Every now and then a new technology comes about that has the potential to change the way how we interact with computers in a profound manner. The first computer mouse, the first touchscreen display, the first use of multi-touch – all paved the way for a new generation of user interfaces.
I believe we are now witnessing the introduction of the next such new technology. In a new US patent application 20100295820, which was published last week, Microsoft inventor Erez Kikin-Gil proposes a new way to construct a “tactile feedback” touchscreen. According to this new invention, a shape-memory polymer film is placed onto a computer display and UV light is used on a pixel-by-pixel basis to selectively change the topography of the surface.
While tactile feedback displays are nothing new per se, previous approaches by Nokia, Disney, and others had been using voltages of different frequencies to trick fingertips into experiencing some touch sensations. The huge disadvantage of such vibrotacticle displays, however, is the annoying humming sounds they emit. Which might be one reason why they were never widely successful.
The Microsoft invention completely circumvents that problem and proposes a radically different approach using UV lights and a plastic film that is using shape-memory polymer technology. Here is the abstract from the patent application:
“A light-induced shape-memory polymer display screen is provided herein. One example display device includes a display screen having a topography-changing layer including a light-induced shape-memory polymer. The display device further includes an imaging engine configured to project visible light onto the display screen, where the visible light may be modulated at a pixel level to form a display image thereon. The display device further includes a topography-changing engine configured to project agitation light of an ultraviolet band towards the display screen, where the agitation light is modulated at a pixel level to selectively change a topography of the topography-changing layer.”
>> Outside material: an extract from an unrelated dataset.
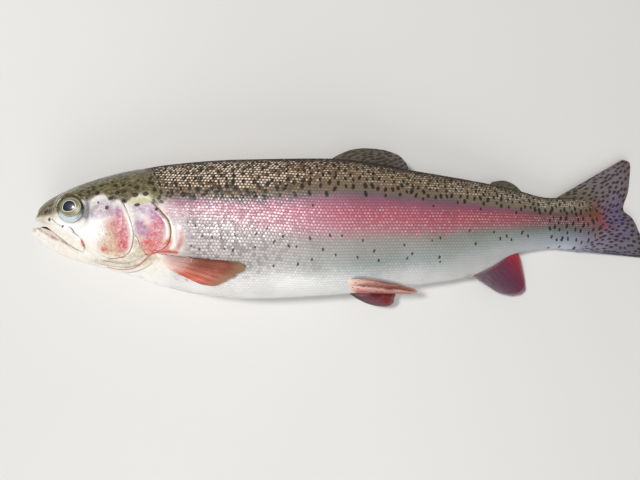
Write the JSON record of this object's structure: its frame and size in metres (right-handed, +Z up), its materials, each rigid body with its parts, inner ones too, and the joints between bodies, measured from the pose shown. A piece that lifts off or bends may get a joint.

And here are some of the drawings attached to the patent application to further illustrate the invention and its use in display technology:
FIG. 2 schematically shows agitation light projected onto a light-induced shape-memory polymer
FIG. 5 schematically shows a user interacting with an example display screen having a topography-changing layer
It is widely assumed that such shape-shifting touchscreens would at first be used in surface computing displays, like tabletop computers, but it isn’t impossible to imagine smartphone or tablet computers using such technology, too. How cool would that be!